Experts agree that the problem in California is not the incorporation and future predominance of renewable generation, but that this decarbonization process has not occurred in conjunction with other technological, regulatory and market modifications. “California has been a global benchmark for two decades for good and bad news in energy matters, and to see what happened a few days ago is to see what could happen in Chile in ten years or less, if we do not take the proper precautions in decarbonization,” says Daniel Salazar, managing partner of the consulting firm EnergiE.

The also former executive director of the National Electric Coordinator (CEN), the entity that operates the local electric system, adds that while California has reached the extreme of rationing, Chile is discussing a bill that would force the closure of all coal-fired power plants by 2025. “How can we fail to see the risk we run by rushing a process that requires time that cannot be brief and that is already more accelerated than the original schedule. Decarbonization is much more than an itinerary with dates, it is a process that requires driving and that has not been there, we have only been filled with announcements that are presented for the maximalist positions that we see in Congress”, assures Salazar.

Morales agrees and comments that any regulatory process involving a significant modification of the generation park must be supported by technical, economic, environmental and social analyses that are currently being studied by CEN. “It must be determined whether the generation park, after retiring units, is capable of meeting the variations in solar and wind generation, as well as whether it could supply the demand in the event of temporary situations,” he says.
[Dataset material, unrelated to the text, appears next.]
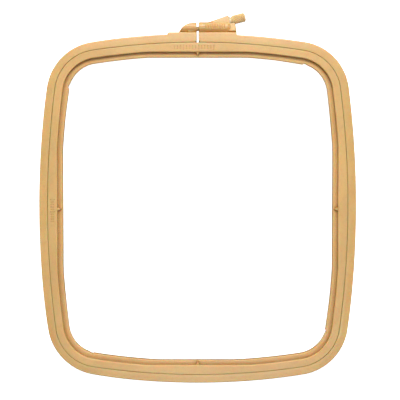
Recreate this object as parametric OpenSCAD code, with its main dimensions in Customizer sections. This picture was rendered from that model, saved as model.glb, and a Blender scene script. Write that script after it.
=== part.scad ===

Systep’s data show that when the wind stops blowing and solar intensity drops, in a period of no more than four hours, the electricity system loses around 900 MW, equivalent to 9% of the maximum daily demand. “This variability will increase in the next three years, due to the planned commissioning of 3,000 MW of new wind power plants. Therefore, managing the variability of wind generation will become more important in the coming years,” says Morales.

Claudio Seebach, executive president of Generadoras, an association that groups electricity producers, says that although the Californian electricity system has important differences with the Chilean one, and the effects of climate change will be different across the planet, Chile is particularly vulnerable and this requires a robust and ambitious process of adaptation and therefore, he specifies, decarbonization must be structural, with advances in multiple dimensions, such as the retirement of coal-fired plants, the integration of renewable sources, and greater electrification of fossil-based consumption. “All these measures constitute technical challenges that require a regulatory update that is able to be predictable in order to continue to attract the investments required for the transition, and to achieve an electricity system that is flexible and resilient enough to respond to the operational needs required, for example, by extreme events such as those that occurred in California.